◆ Exercise objective ◆
Reproduce the listing below without any change.
----
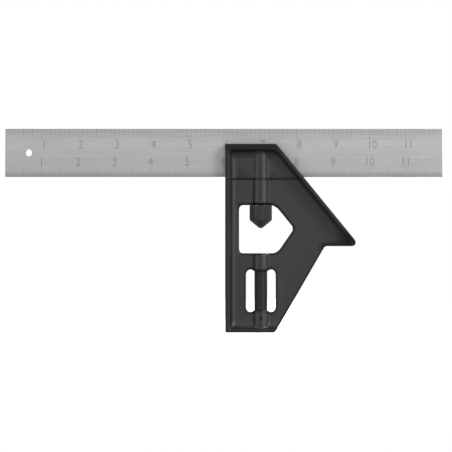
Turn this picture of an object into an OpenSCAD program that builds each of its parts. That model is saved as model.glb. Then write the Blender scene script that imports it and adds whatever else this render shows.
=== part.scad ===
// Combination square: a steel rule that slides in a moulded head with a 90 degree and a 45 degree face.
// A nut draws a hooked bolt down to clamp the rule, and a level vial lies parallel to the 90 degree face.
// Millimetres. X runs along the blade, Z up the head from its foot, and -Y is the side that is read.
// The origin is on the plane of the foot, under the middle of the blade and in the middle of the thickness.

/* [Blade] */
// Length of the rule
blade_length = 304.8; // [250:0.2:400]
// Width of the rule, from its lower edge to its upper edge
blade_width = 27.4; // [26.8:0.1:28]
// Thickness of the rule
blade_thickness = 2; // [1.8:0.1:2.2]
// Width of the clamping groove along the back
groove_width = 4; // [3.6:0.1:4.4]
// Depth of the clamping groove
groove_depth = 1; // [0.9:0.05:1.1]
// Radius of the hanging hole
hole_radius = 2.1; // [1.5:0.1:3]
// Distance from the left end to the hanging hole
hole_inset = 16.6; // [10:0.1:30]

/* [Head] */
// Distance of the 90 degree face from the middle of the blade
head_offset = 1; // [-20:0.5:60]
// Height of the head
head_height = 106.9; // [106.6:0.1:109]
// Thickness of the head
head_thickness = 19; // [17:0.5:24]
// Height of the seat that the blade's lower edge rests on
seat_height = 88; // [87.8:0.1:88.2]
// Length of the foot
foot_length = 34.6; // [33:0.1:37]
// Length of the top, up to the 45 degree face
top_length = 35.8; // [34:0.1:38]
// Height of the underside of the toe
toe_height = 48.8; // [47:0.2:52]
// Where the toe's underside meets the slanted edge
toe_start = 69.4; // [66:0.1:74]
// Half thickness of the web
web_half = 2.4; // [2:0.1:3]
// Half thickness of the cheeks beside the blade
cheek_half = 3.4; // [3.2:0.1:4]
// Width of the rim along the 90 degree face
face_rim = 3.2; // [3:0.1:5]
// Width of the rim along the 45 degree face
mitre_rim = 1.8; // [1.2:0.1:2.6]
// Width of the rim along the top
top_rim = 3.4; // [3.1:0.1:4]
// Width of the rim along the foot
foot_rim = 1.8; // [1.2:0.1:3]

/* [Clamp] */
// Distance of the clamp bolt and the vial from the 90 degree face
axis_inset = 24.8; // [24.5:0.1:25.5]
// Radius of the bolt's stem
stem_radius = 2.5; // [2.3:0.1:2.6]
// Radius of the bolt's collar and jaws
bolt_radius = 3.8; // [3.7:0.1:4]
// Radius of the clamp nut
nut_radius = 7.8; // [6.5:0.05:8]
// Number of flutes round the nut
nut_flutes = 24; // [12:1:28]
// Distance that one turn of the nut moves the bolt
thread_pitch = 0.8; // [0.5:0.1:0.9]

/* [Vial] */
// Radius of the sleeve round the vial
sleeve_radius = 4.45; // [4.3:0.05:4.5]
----
◆ Complete answer ◆
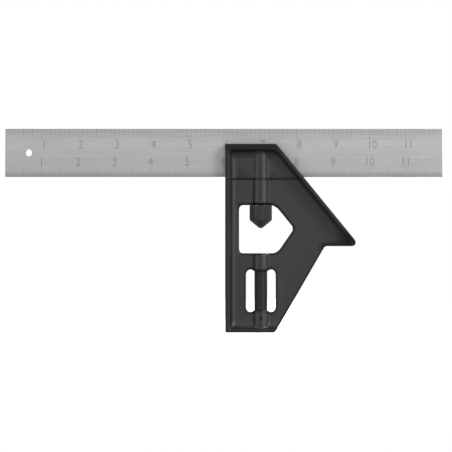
Turn this picture of an object into an OpenSCAD program that builds each of its parts. That model is saved as model.glb. Then write the Blender scene script that imports it and adds whatever else this render shows.
=== part.scad ===
// Combination square: a steel rule that slides in a moulded head with a 90 degree and a 45 degree face.
// A nut draws a hooked bolt down to clamp the rule, and a level vial lies parallel to the 90 degree face.
// Millimetres. X runs along the blade, Z up the head from its foot, and -Y is the side that is read.
// The origin is on the plane of the foot, under the middle of the blade and in the middle of the thickness.

/* [Blade] */
// Length of the rule
blade_length = 304.8; // [250:0.2:400]
// Width of the rule, from its lower edge to its upper edge
blade_width = 27.4; // [26.8:0.1:28]
// Thickness of the rule
blade_thickness = 2; // [1.8:0.1:2.2]
// Width of the clamping groove along the back
groove_width = 4; // [3.6:0.1:4.4]
// Depth of the clamping groove
groove_depth = 1; // [0.9:0.05:1.1]
// Radius of the hanging hole
hole_radius = 2.1; // [1.5:0.1:3]
// Distance from the left end to the hanging hole
hole_inset = 16.6; // [10:0.1:30]

/* [Head] */
// Distance of the 90 degree face from the middle of the blade
head_offset = 1; // [-20:0.5:60]
// Height of the head
head_height = 106.9; // [106.6:0.1:109]
// Thickness of the head
head_thickness = 19; // [17:0.5:24]
// Height of the seat that the blade's lower edge rests on
seat_height = 88; // [87.8:0.1:88.2]
// Length of the foot
foot_length = 34.6; // [33:0.1:37]
// Length of the top, up to the 45 degree face
top_length = 35.8; // [34:0.1:38]
// Height of the underside of the toe
toe_height = 48.8; // [47:0.2:52]
// Where the toe's underside meets the slanted edge
toe_start = 69.4; // [66:0.1:74]
// Half thickness of the web
web_half = 2.4; // [2:0.1:3]
// Half thickness of the cheeks beside the blade
cheek_half = 3.4; // [3.2:0.1:4]
// Width of the rim along the 90 degree face
face_rim = 3.2; // [3:0.1:5]
// Width of the rim along the 45 degree face
mitre_rim = 1.8; // [1.2:0.1:2.6]
// Width of the rim along the top
top_rim = 3.4; // [3.1:0.1:4]
// Width of the rim along the foot
foot_rim = 1.8; // [1.2:0.1:3]

/* [Clamp] */
// Distance of the clamp bolt and the vial from the 90 degree face
axis_inset = 24.8; // [24.5:0.1:25.5]
// Radius of the bolt's stem
stem_radius = 2.5; // [2.3:0.1:2.6]
// Radius of the bolt's collar and jaws
bolt_radius = 3.8; // [3.7:0.1:4]
// Radius of the clamp nut
nut_radius = 7.8; // [6.5:0.05:8]
// Number of flutes round the nut
nut_flutes = 24; // [12:1:28]
// Distance that one turn of the nut moves the bolt
thread_pitch = 0.8; // [0.5:0.1:0.9]

/* [Vial] */
// Radius of the sleeve round the vial
sleeve_radius = 4.45; // [4.3:0.05:4.5]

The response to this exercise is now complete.